6 Wij dienen ook ijverig de heerlijkheid van Gods koningschap bekend te maken. IJver voor een dergelijke Koninkrijksdienst trad beslist duidelijk aan de dag toen J. F. Rutherford, de toenmalige president van het Wachttorengenootschap, in 1922 de congresgangers te Cedar Point (Ohio, VS) toesprak en zei: „Sedert 1914 heeft de Koning der heerlijkheid zijn macht aanvaard . . . Het koninkrijk des hemels is nabij; de Koning regeert; Satans rijk stort ineen; miljoenen nu levende mensen zullen nimmer sterven.
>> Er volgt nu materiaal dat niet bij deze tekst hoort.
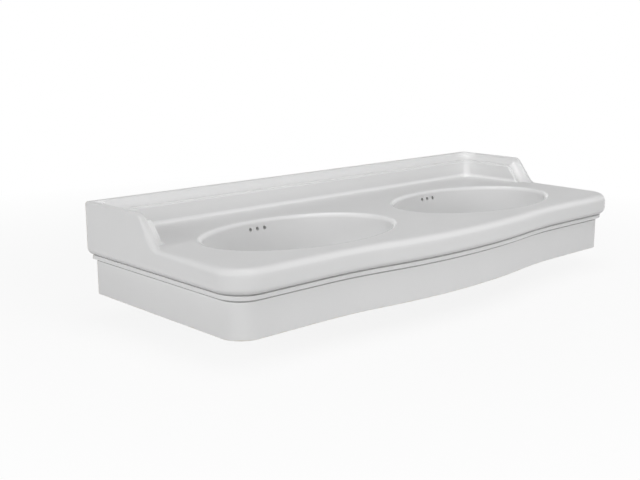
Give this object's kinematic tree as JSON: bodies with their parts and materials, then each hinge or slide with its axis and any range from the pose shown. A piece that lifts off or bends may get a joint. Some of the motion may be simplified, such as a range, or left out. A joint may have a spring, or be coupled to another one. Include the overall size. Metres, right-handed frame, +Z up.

Gelooft u dat? . . . Dan terug naar het veld, o zonen van de allerhoogste God! Doet uw wapenrusting aan! Weest nuchter, weest waakzaam, weest actief, weest dapper. Weest getrouwe en ware getuigen voor de Heer. Gaat voorwaarts in het gevecht, totdat elk spoortje van Babylon verwoest is. Maakt de boodschap wijd en zijd bekend. De wereld moet weten dat Jehovah God is en dat Jezus Christus Koning der koningen en Heer der heren is. Dit is de dag der dagen. Ziet, de Koning regeert! Gij zijt zijn openbare aankondigers. Daarom: Verkondigt, verkondigt, verkondigt de Koning en zijn koninkrijk.”
7. Hoe dienen wij over onze activiteit als Koninkrijksverkondigers te denken?
7 Wat een vreugde om ’aan Gods naam te denken’, anderen over zijn heerschappij te vertellen en het Messiaanse koninkrijk van zijn geliefde Zoon te verkondigen! (Maleachi 3:16) Als verkondigers en ondersteuners van Gods koninkrijk achten wij ons voorrecht het goede nieuws bekend te maken en het hart van anderen tot God, Christus en het Koninkrijk te keren, dierbaar. In ons moet een brandend verlangen zijn om anderen over de luisterrijke heerlijkheid van Jehovah’s koningschap te vertellen. — Vergelijk Jeremia 20:9.
8. (a) Waarin is Jehovah’s heerschappij in deze tijd vertegenwoordigd? (b) Waarom kan er worden gezegd dat God „gedurende alle opeenvolgende geslachten” heerschappij heeft?
8 Wij dienen ertoe bewogen te worden Gods koninkrijk met grote ijver aan te kondigen, want David zei vervolgens: „Uw koningschap is een koningschap voor alle onbepaalde tijden, en uw heerschappij is gedurende alle opeenvolgende geslachten” (Psalm 145:13).